▶ [REQUIRED WORK]: Each record must be reproduced exactly as it is shown.
**** DATA SHOWN ****
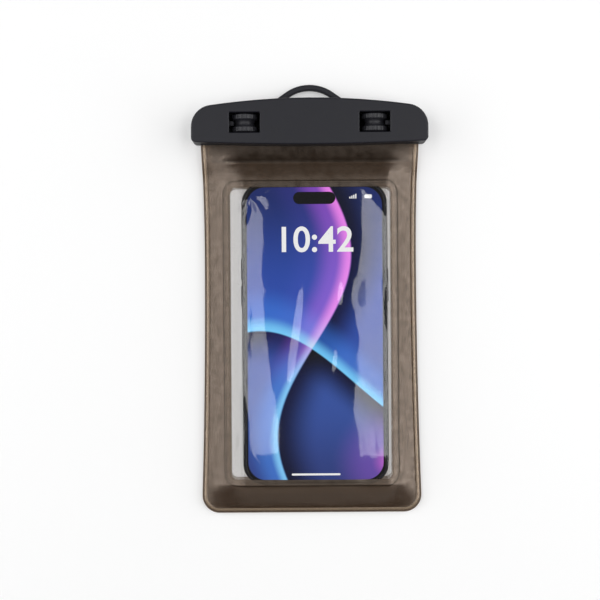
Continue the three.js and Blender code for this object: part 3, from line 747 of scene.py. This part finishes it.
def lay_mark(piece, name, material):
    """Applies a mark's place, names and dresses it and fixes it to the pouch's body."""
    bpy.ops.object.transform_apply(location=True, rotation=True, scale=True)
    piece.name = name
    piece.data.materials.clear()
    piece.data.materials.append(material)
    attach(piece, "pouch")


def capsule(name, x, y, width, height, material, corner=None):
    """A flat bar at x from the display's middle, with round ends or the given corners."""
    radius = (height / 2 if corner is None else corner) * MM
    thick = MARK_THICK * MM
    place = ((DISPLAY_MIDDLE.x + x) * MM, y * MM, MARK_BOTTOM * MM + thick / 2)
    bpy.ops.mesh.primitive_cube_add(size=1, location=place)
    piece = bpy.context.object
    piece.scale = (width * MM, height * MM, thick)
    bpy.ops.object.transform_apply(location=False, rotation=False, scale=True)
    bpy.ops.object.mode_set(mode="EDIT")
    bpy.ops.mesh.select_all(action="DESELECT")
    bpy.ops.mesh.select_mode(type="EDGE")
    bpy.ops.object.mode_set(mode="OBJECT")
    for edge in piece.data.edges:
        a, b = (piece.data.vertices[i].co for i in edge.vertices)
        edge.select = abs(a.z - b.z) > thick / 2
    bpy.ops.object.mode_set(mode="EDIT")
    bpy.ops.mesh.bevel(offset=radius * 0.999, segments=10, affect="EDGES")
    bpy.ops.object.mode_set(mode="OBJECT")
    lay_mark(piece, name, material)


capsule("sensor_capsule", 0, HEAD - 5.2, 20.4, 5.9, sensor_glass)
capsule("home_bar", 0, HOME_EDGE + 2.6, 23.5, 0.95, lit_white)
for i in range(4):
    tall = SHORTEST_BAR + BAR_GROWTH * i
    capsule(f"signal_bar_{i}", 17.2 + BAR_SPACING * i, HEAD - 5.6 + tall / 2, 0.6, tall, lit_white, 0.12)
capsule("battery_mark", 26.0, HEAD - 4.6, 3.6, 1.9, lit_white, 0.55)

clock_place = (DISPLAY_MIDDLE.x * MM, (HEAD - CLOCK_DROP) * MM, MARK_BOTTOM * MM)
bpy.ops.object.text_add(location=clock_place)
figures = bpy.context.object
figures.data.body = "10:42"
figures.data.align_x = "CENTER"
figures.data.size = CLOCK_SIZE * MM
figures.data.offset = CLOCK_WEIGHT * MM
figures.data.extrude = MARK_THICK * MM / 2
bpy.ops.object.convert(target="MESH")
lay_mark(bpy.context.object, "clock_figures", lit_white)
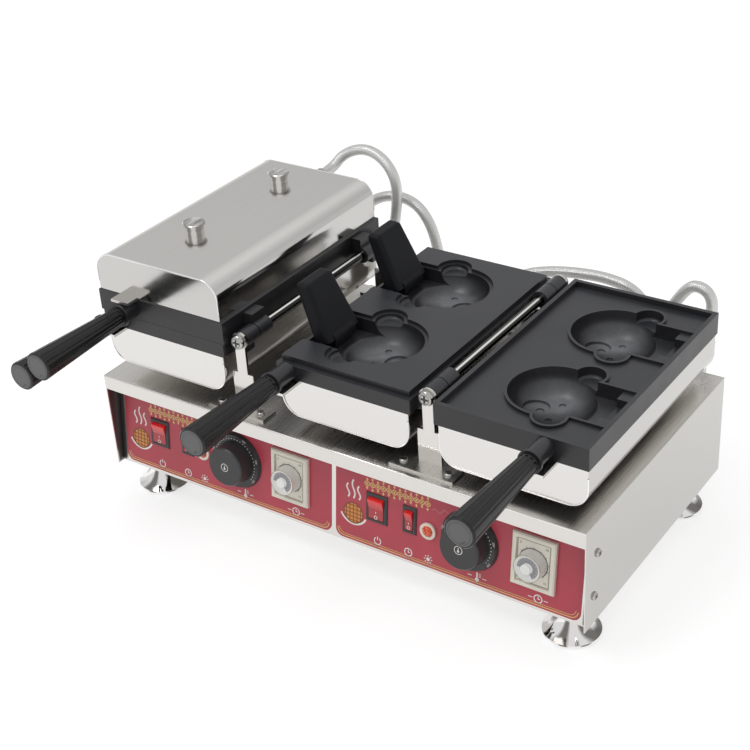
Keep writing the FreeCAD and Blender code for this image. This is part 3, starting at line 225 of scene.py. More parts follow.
****
▶ [RESPONSE]:
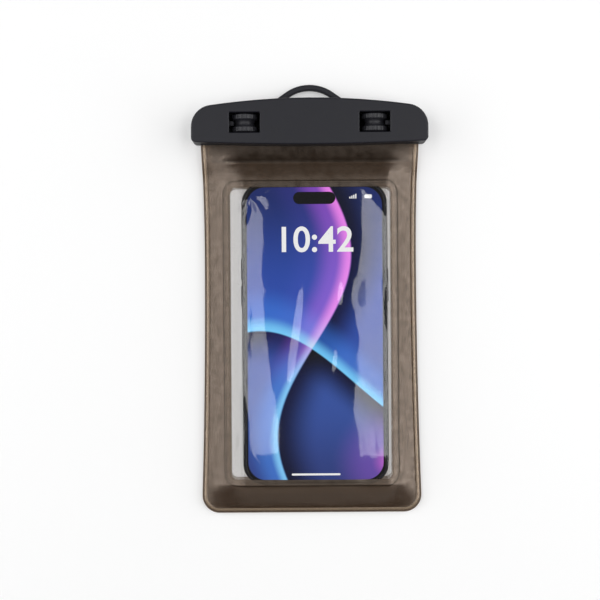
Continue the three.js and Blender code for this object: part 3, from line 747 of scene.py. This part finishes it.
def lay_mark(piece, name, material):
    """Applies a mark's place, names and dresses it and fixes it to the pouch's body."""
    bpy.ops.object.transform_apply(location=True, rotation=True, scale=True)
    piece.name = name
    piece.data.materials.clear()
    piece.data.materials.append(material)
    attach(piece, "pouch")


def capsule(name, x, y, width, height, material, corner=None):
    """A flat bar at x from the display's middle, with round ends or the given corners."""
    radius = (height / 2 if corner is None else corner) * MM
    thick = MARK_THICK * MM
    place = ((DISPLAY_MIDDLE.x + x) * MM, y * MM, MARK_BOTTOM * MM + thick / 2)
    bpy.ops.mesh.primitive_cube_add(size=1, location=place)
    piece = bpy.context.object
    piece.scale = (width * MM, height * MM, thick)
    bpy.ops.object.transform_apply(location=False, rotation=False, scale=True)
    bpy.ops.object.mode_set(mode="EDIT")
    bpy.ops.mesh.select_all(action="DESELECT")
    bpy.ops.mesh.select_mode(type="EDGE")
    bpy.ops.object.mode_set(mode="OBJECT")
    for edge in piece.data.edges:
        a, b = (piece.data.vertices[i].co for i in edge.vertices)
        edge.select = abs(a.z - b.z) > thick / 2
    bpy.ops.object.mode_set(mode="EDIT")
    bpy.ops.mesh.bevel(offset=radius * 0.999, segments=10, affect="EDGES")
    bpy.ops.object.mode_set(mode="OBJECT")
    lay_mark(piece, name, material)


capsule("sensor_capsule", 0, HEAD - 5.2, 20.4, 5.9, sensor_glass)
capsule("home_bar", 0, HOME_EDGE + 2.6, 23.5, 0.95, lit_white)
for i in range(4):
    tall = SHORTEST_BAR + BAR_GROWTH * i
    capsule(f"signal_bar_{i}", 17.2 + BAR_SPACING * i, HEAD - 5.6 + tall / 2, 0.6, tall, lit_white, 0.12)
capsule("battery_mark", 26.0, HEAD - 4.6, 3.6, 1.9, lit_white, 0.55)

clock_place = (DISPLAY_MIDDLE.x * MM, (HEAD - CLOCK_DROP) * MM, MARK_BOTTOM * MM)
bpy.ops.object.text_add(location=clock_place)
figures = bpy.context.object
figures.data.body = "10:42"
figures.data.align_x = "CENTER"
figures.data.size = CLOCK_SIZE * MM
figures.data.offset = CLOCK_WEIGHT * MM
figures.data.extrude = MARK_THICK * MM / 2
bpy.ops.object.convert(target="MESH")
lay_mark(bpy.context.object, "clock_figures", lit_white)
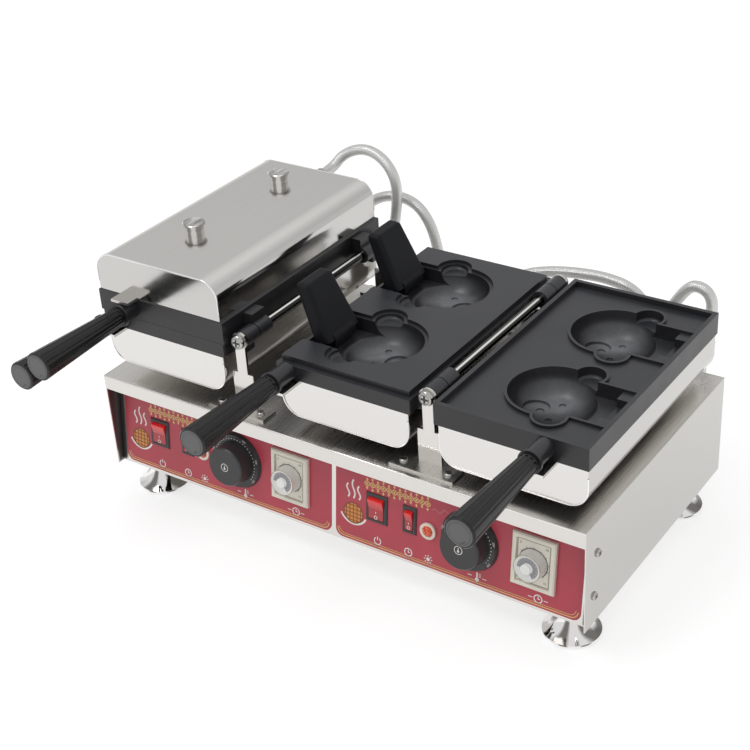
Keep writing the FreeCAD and Blender code for this image. This is part 3, starting at line 225 of scene.py. More parts follow.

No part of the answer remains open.